Begin by getting out in the world and immersing yourself in an environment that captivates you.

For me it's a feeling of fascination, intrigue and possibility - out on the hunt for reference is one of the most fun aspects of being an artist! This kind of enchantment with my subject compels me to find a way to explore my unique vision with paint. If you aren't inspired by your reference, it's pretty hard to get into action in the studio.

2) Sift Through Your Reference

Now that you have collected a series of images that are shot from the same viewpoint, and in the same general lighting conditions, lay them all out in front of you, or put them all up on your computer screen.

This is the 'chaos' part of the creative process, you need to get an overview of all the bits so that you can start to decide what needs to stay and what needs to go. Let your intuition lead you - it will tell you what is calling most loudly in each photo - the key elements that are wanting to be included in your final design.







3)Photoshop Time

Adobe Photoshop is an invaluable tool if you work from photos a lot. You can either buy it as a monthly subscription (one year minimum), or buy the software download as a one shot deal.

It's great for editing photos of your paintings for your website, juried shows, etc. - as well as compiling elements from different photos into one working reference as I have done here.

In the photos shown above, I've used Photoshop to merge different elements from each image to create the design I want. The 4th image (in black and white) is the final composite. This is a bit of a learning curve that I won't get into details of in this post - but if you are looking for an artist specific demo on using PS, here's a super valuable one that Scott Burdick put together.

4) Simplification

Once you have a working photo with the key desired elements composed as you want them - it's really helpful to do a value study in order to help you simplify your design further. By eliminating colour and detail, you will find your way to a strong design.

 "Cruisin'" value study - detail

What I am always looking for in a value study is where I can lose edges by bringing values together in order to connect shapes. Some examples of that here are the edges of dogwalker's hands, parts of the dog's legs and the left side of the middle woman's hat merging with the background value so that it becomes about a connected pattern rather than a bunch of individual shapes.

 5) Play With Paint

Now you get to dive into the final painting, knowing that much of the hard work has been done. Having value and design sorted out frees you up to play with colour, brushwork, detail and paint handling - the other challenges of creating a successful painting. :-)
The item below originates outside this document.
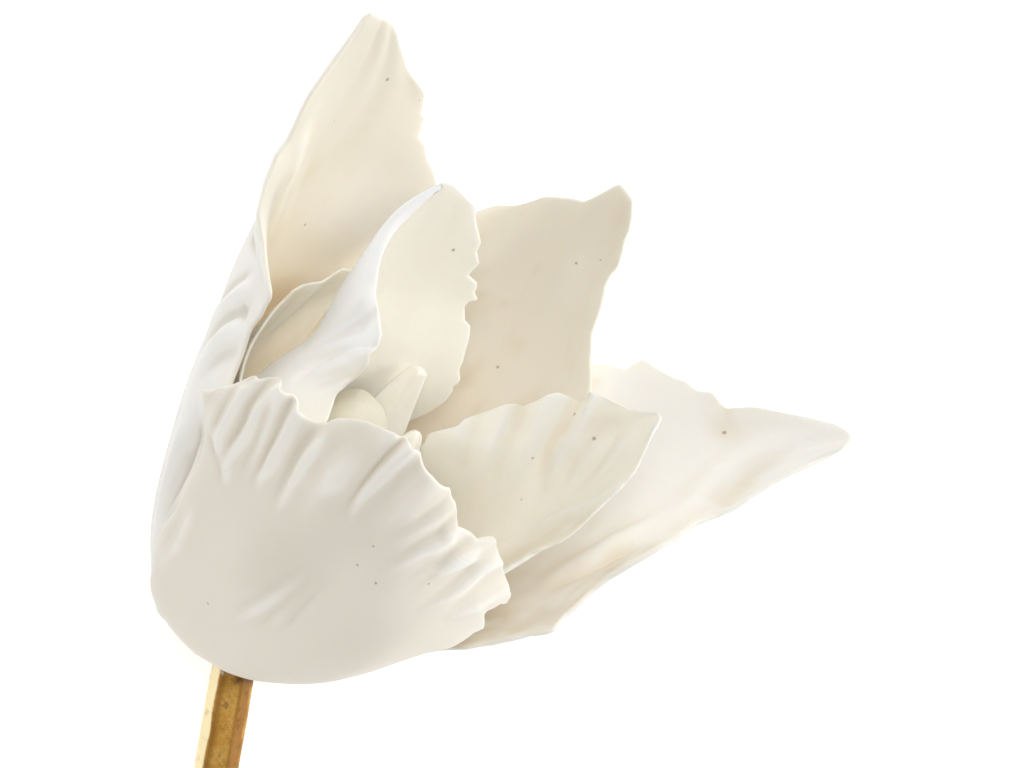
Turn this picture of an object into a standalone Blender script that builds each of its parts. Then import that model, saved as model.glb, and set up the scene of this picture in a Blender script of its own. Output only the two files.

  1. What a helpful post! Thanks so much for sharing, and I love Your "study". I hope you frame it.

  2. Thanks for taking the time to share such valuable information with us. Your blog is such a treasure chest. Best to you!

  3. Karla and Carol - thanks so much for taking the time to comment. This post was in fact quite epic - it took a fair bit of time to put together, so I am thrilled that it is valuable for you - and touched that you took the time to say so.

  4. I agree with Karla and Carol, and I am going to put this exercise to the test on my next painting! You are an inspiration!

  5. Great post, Liz. I find this information very helpful and hope to use it with some recent street photos. I always learn so much from things you write. Thank You!

  6. Thank you, thank you, thank you! So much good information to be used. You are an inspiration, Liz!

  7. That's a cool little demo Liz, but there are alternatives to the extremely pricey Photoshop. I used Picture Publisher for years (one tenth the cost) and now that I'm on Linux I use GIMP - which is of course, free.

    1. Hi Chris, thanks for the tips on alternatives. I have not tried the others so not sure if they have all the amazing features that I use regularly in Photoshop. Do you know if they are 100% comparable?

      It's a business tool and a write off so I have no problem paying for it - and if price is an issue for others they may want to check out your suggestions.

  8. One of the BEST POSTS I have seen lately!
    Kudos to you!

  9. Great post, Liz! Thanks for taking the time to explain your process!

  10. This was so helpful to me. I'm new to painting & tidbits like this are invaluable.
    Just discovered you blog. Really like it. Thank you for sharing.